THE STATE OF SOUTH CAROLINA
In the Court of Appeals

Quinton Bates, Petitioner,

v.

State of South Carolina, Respondent.

Appeal From Aiken County
William P. Keesley, Plea Judge
 Doyet A. Early, III, Post-Conviction Relief Judge

Unpublished Opinion No. 2009-UP-308
Submitted June 1, 2009 Filed June 11, 2009

APPEAL DISMISSED

Appellate Defender Elizabeth Franklin-Best, of Columbia, for Petitioner.

Attorney General Henry D. McMaster, Chief Deputy Attorney John W. McIntosh, Assistant Deputy Attorney General Salley W. Elliott, and Assistant Attorney General Lance S. Boozer, all of Columbia, for Respondent. 

PER CURIAM:  Petitioner seeks a writ of certiorari from the denial of his application for post-conviction relief (PCR). 

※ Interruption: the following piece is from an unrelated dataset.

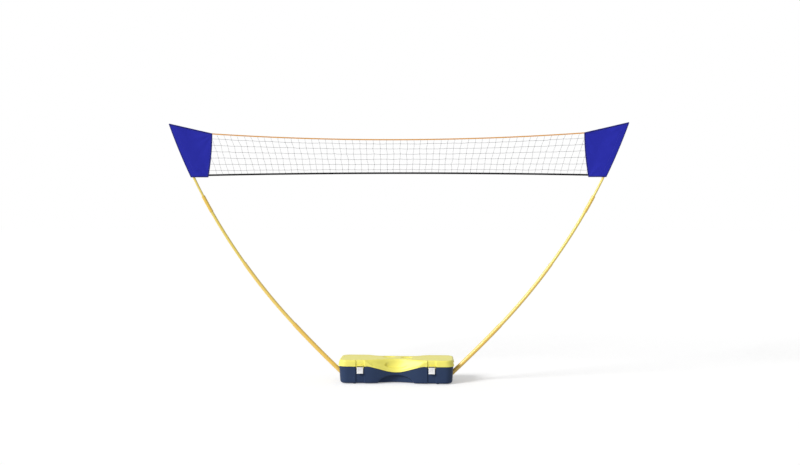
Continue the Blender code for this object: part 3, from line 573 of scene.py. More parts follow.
# %% The case's plan
CASE_LENGTH = 0.735
CASE_DEPTH = 0.255
CORNER_RADIUS = 0.055
CORNER_STEPS = 14
END_STEPS = 6
LATCH_X = 0.2295
CHANNEL_WIDTH = 0.0544
CHANNEL_CORNER = 0.0029
MIDDLE_REACH = 0.078  # the grip and the bottom of the wave need closer stations
STATION_SPACINGS = (0.007, 0.0009, 0.008, 0.0009, 0.003, 0.0022)  # from a corner to the middle


def spread(start, end, spacing):
    """Evenly spaced values from start up to but not including end."""
    steps = max(1, round(abs(end - start) / spacing))
    return [start + (end - start) * i / steps for i in range(steps)]


def plan_stations():
    """(x, y) points, one turn from the right end."""
    half_x, half_y, radius = CASE_LENGTH / 2, CASE_DEPTH / 2, CORNER_RADIUS
    quarter = [(half_x, y) for y in spread(0.0, half_y - radius, (half_y - radius) / END_STEPS)]
    for i in range(CORNER_STEPS):
        angle = math.pi / 2 * i / CORNER_STEPS
        x = half_x - radius + radius * math.cos(angle)
        y = half_y - radius + radius * math.sin(angle)
        quarter.append((x, y))
    outer, inner = LATCH_X + CHANNEL_WIDTH / 2, LATCH_X - CHANNEL_WIDTH / 2
    corner = CHANNEL_CORNER * 1.2
    channel = [outer + corner, outer - corner, inner + corner, inner - corner]
    places = [half_x - radius, *channel, MIDDLE_REACH, 0.0]
    for start, end, spacing in zip(places, places[1:], STATION_SPACINGS):
        quarter += [(x, half_y) for x in spread(start, end, spacing)]
    back_left = [(-x, y) for x, y in reversed(quarter[1:])]
    front_left = [(-x, -y) for x, y in quarter]
    front_right = [(x, -y) for x, y in reversed(quarter[1:])]
    return quarter + [(0.0, half_y)] + back_left + front_left + [(0.0, -half_y)] + front_right


STATIONS = plan_stations()
print("stations:", len(STATIONS))

# %% [markdown]
# A wall of the case is the same at every station but for what is pushed in there: the waist on both long
# sides, and in front the two channels that the latches lie in. So one function places any station at any
# height, and is told how far to move it in and how much more to push. The seam is a wave in front, because
# the lid's scoop reaches down there.

# %% A place on the case's wall
SEAM_HEIGHT = 0.115
WAVE_DROP = 0.040
WAVE_HALF_LENGTH = 0.193
WAIST_DEPTH = 0.036
WAIST_HALF_LENGTH = 0.175
CHANNEL_DEPTH = 0.0065
MERGE_DISTANCE = 0.00005


def seam_height(x, y):
    """The seam dips in a wave at the front and runs level elsewhere."""
    return SEAM_HEIGHT - (WAVE_DROP * bell(x / WAVE_HALF_LENGTH) if y < 0 else 0.0)


def on_long_side(x, y):
    return abs(y) > CASE_DEPTH / 2 - CORNER_RADIUS and abs(x) <= CASE_LENGTH / 2 - CORNER_RADIUS


def skin(x, y, z, amount, push=0.0):
    """A station moved in square to the plan, then pushed in by the waist, the channels and any recess."""
    half_x, half_y, radius = CASE_LENGTH / 2, CASE_DEPTH / 2, CORNER_RADIUS
    if abs(x) > half_x - radius and abs(y) > half_y - radius:
        centre_x, centre_y = math.copysign(half_x - radius, x), math.copysign(half_y - radius, y)
        share = 1 - amount / radius
        return Vector((centre_x + (x - centre_x) * share, centre_y + (y - centre_y) * share, z))
    if not on_long_side(x, y):
        return Vector((x - math.copysign(amount, x), y, z))
    push += amount + WAIST_DEPTH * bell(x / WAIST_HALF_LENGTH)
    if y < 0:
        inside = CHANNEL_WIDTH / 2 - abs(abs(x) - LATCH_X)
        push += CHANNEL_DEPTH * ease((inside + CHANNEL_CORNER) / (2 * CHANNEL_CORNER))
    return Vector((x, y - math.copysign(push, y), z))


def close_shell(name, rows):
    """A closed skin through rings that start and end on the case's long middle line."""
    bm = bmesh.new()
    bridge(bm, rows)
    bmesh.ops.remove_doubles(bm, verts=bm.verts, dist=MERGE_DISTANCE)
    bmesh.ops.dissolve_degenerate(bm, edges=bm.edges, dist=MERGE_DISTANCE)
    return mesh_of(bm, name)


print("seam from", round(seam_height(0.0, -1.0), 3), "to", seam_height(CASE_LENGTH / 2, -1.0), "m")

# %% [markdown]
# ## The lid
# The lid is yellow. A broad scoop sweeps down across its front from one latch to the other, and its
# lower edge is crisp: an S that ends in a narrow lip along the seam. Cutting it with a boolean leaves edges
# that shade badly, so it is a depth added to the wall instead, with one ring of the mesh laid exactly along
# the S. The ends lean out a little to a rim that stands proud of the base.

# %% The scoop and its lip
CASE_HEIGHT = 0.154
TOP_ROUNDING = 0.011
WALL_TOP = CASE_HEIGHT - TOP_ROUNDING
LIP_HEIGHT = 0.006
LIP_FADE = 0.02
LIP_FLARE = 0.0042
END_FLARE = 0.0055
END_LEAN = 0.001
SCOOP_DEPTH = 0.028
SCOOP_HALF_LENGTH = 0.2023
SCOOP_ROUNDNESS = 1.2
SCOOP_RISE = 0.031
SCOOP_RISE_LENGTH = 0.055
SCOOP_BELOW_ROUNDING = 0.003
BACK_SCOOP_DEPTH = 0.042
BACK_SCOOP_RISE_LENGTH = 0.085
OUTER_RING_HEIGHT = SEAM_HEIGHT + 0.013  # where the ring of the S runs beyond the scoop
OUTER_RING_START = 0.195
OUTER_RING_EASE = 0.025


def scoop_edge(x, y):
    """The height of the crisp S; beyond the scoop it is only where a ring of the mesh runs."""
    rise = min(max((abs(x) - SCOOP_HALF_LENGTH) / SCOOP_RISE_LENGTH + 1, 0.0), 1.0)
    edge = min(seam_height(x, y) + LIP_HEIGHT + SCOOP_RISE * rise, WALL_TOP - SCOOP_BELOW_ROUNDING)
    back_down = ease((abs(x) - OUTER_RING_START) / OUTER_RING_EASE)
    return edge + (OUTER_RING_HEIGHT - edge) * back_down


def scoop_depth(x, y):
    """How far the scoop reaches in at the top edge, beyond the waist; at the back it is wide and shallow."""
    if y < 0:
        return SCOOP_DEPTH * (1 - (x / SCOOP_HALF_LENGTH) ** 2) ** SCOOP_ROUNDNESS
    whole = BACK_SCOOP_DEPTH * ease((SCOOP_HALF_LENGTH - abs(x)) / BACK_SCOOP_RISE_LENGTH)
    return max(whole - WAIST_DEPTH * bell(x / WAIST_HALF_LENGTH), 0.0)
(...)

Because evidence supports the PCR judge's finding that Petitioner did not knowingly and intelligently waive his right to a direct appeal, we grant certiorari and proceed with a review of the direct appeal issue pursuant to Davis v. State, 288 S.C. 290, 342 S.E.2d 60 (1986) and White v. State, 263 S.C. 110, 208 S.E.2d 35 (1974).

After a thorough review of the record and counsel's brief, pursuant to Anders v. California, 386 U.S. 738 (1967) and State v. Williams, 305 S.C. 116, 406 S.E.2d 357 (1991), we dismiss Petitioner's appeal and grant counsel's motion to be relieved.[1]

APPEAL DISMISSED.             

HUFF, PIEPER, and GEATHERS, JJ., concur.

[1] We decide this case without oral argument pursuant to Rule 215, SCACR.